The ending of The Hunger Games is their opportunity to state their position. During the games, the Capitol explained that two tributes of the same district could become winners as a couple, as an exception to the one-survivor rule. This was a way to increase the entertainment for the population, as this rule would feed the love between Katniss and Peeta inside the battle. But as soon as they remain the only survivor, the Capitol revokes the exception. It’s a betrayal: after their love served its entertaining purpose, now the Capitol want them to fight against each other.

Peeta shows his simplicity: the rules are rules, and they need one survivor, so he asks Katniss to kill him. But here, Katniss grabs the chance to act against the authority. If one survivor is what the game needs, it will be precisely what Katniss will deny to them. She proposed eating the deadly nightlock berries together, so they would both die, and the games will have no survivor, no winner. Ultimately, no purpose.

This decision represents a massive threat to authority. If the Hunger Games end with no winner, the population will feel somehow betrayed in the promises made by the entertainment mechanism. There will be no heroes to praise, no hope to believe in. The consequences could be disastrous. That’s why Crane acts quickly and announces them as both winners right before they eat the berries.

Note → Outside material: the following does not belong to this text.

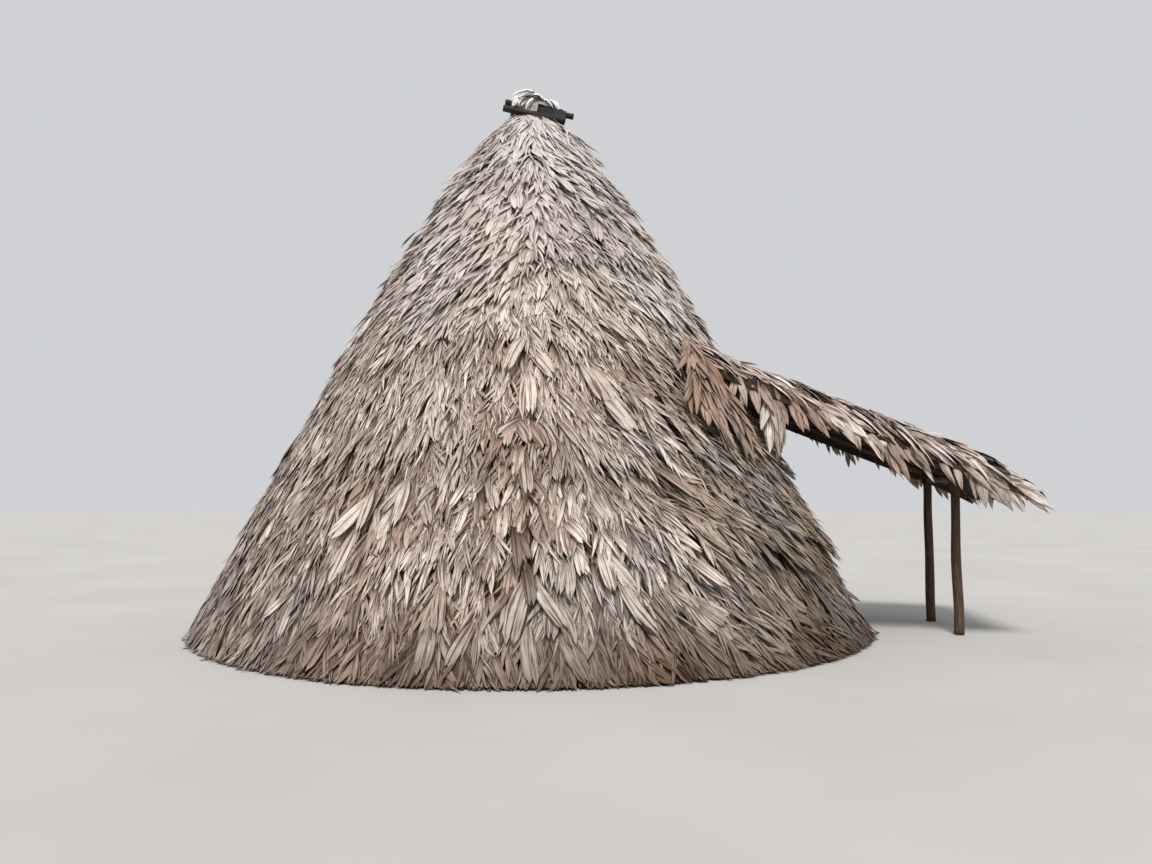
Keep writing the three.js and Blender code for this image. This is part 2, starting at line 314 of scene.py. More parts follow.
# Lengths that the ramps for soil with painted shade near the ground, bleaching with painted sky light
# towards the top, and the cool side take shares of.
SOIL_AND_SHADE_HEIGHT = 1.2
BLEACH_AND_LIGHT_HEIGHT = 7.0
COOL_SIDE_X = -5.0


def leaf_material(name, dark, middle, pale, warm, moss, cooled, bleached_and_lit):
    """Dry palm leaf. The vertex colour holds tone, warmth, how far a leaflet is out from the painted shade
    under others, and moss. u runs across a leaflet and v down it."""
    n = Nodes(name)
    look = n.add("ShaderNodeVertexColor", layer_name="look")
    tone, warmth, unshaded = n.add("ShaderNodeSeparateColor", {0: look.outputs[0]}).outputs
    strip = n.add("ShaderNodeUVMap", uv_map="leaf").outputs[0]
    place = n.place()
    x, _, z = n.split(place)

    colour = n.ramp(tone, [(0.0, dark), (0.45, middle), (1.0, pale)])
    colour = n.mix(warmth, colour, warm)
    mossy = n.math("MULTIPLY", look.outputs[1], n.noise(place, 1.3, 2.0))
    colour = n.mix(mossy, colour, moss)
    cool_side = n.between(n.math("DIVIDE", x, COOL_SIDE_X), 0.25, 0.85)
    cool = n.math("MAXIMUM", n.between(n.noise(place, 0.9, 3.0), 0.42, 0.62), cool_side)
    colour = n.mix(n.math("MULTIPLY", cool, 0.65), colour, cooled, "COLOR")

    veins = n.streaks(strip, (3.2, 0.7, 1.0), 2.0, 0.6)
    hairs = n.streaks(strip, (9.0, 1.4, 1.0), 2.0, 0.6)
    blotch = n.noise(place, 15.0, 4.0, 0.65)
    across = n.math("FRACT", n.split(strip)[0])
    from_middle = n.math("ABSOLUTE", n.math("SUBTRACT", across, 0.5))
    # Painted shade: fine dark lines in the grooves between the veins.
    colour = n.shaded(colour, 0.92, veins, GROOVE_SHADE, 0.38, 0.49)
    colour = n.shaded(colour, 0.70, hairs, STAIN, 0.38, 0.56)
    colour = n.shaded(colour, 0.55, blotch, STAIN, 0.32, 0.56)
    # Painted shade at each leaflet's rims and in its pleat valleys.
    colour = n.shaded(colour, 0.92, from_middle, RIM_SHADE, 0.50, 0.37)
    # Painted shade near each leaflet's root, under the leaves that lie over it.
    colour = n.shaded(colour, 0.90, unshaded, ROOT_SHADE, 0.05, 0.60)

    uneven = n.math("MULTIPLY", n.math("SUBTRACT", n.noise(place, 2.2, 3.0), 0.5), 0.5)
    height = n.math("ADD", z, uneven)
    # Soil with painted shade near the ground, less of both on the cool side.
    soil_and_shade = n.math("SUBTRACT", 0.85, n.math("MULTIPLY", cool_side, 0.60))
    colour = n.shaded(colour, soil_and_shade, n.math("DIVIDE", height, SOIL_AND_SHADE_HEIGHT), SOIL_AND_SHADE, 0.0, 0.60)
    # Bleaching with painted sky light: paler and greyer towards the top.
    high = n.between(n.math("DIVIDE", height, BLEACH_AND_LIGHT_HEIGHT), 0.42, 0.92)
    colour = n.mix(n.math("MULTIPLY", high, 0.55), colour, bleached_and_lit)

    rough = n.math("ADD", n.math("MULTIPLY", blotch, 0.25), 0.60)
    return n.finish(colour, n.weighted(veins, 0.8, hairs, 0.4), 0.8, 0.006, rough)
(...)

The act of rebellion moved by Katniss and Peeta was successful. And the existence of two survivors still represents a failure for the Capitol: now the population can interpret what happened as a defeat of the authority by the hand of two clever tributes. This is why Katniss is now an enemy of power, and from here, the events of the following chapters of The Hunger Games can continue.

The ending of The Hunger Games, with Katniss and Peeta surviving after threatening to kill themselves with the nightlock berries, is the way the plot has explained to us what resistance really means. When the rules and mechanisms we are subjected to are evidently wrong, we must defend the other set of rules that guides our actions: the universal principles that make us humans.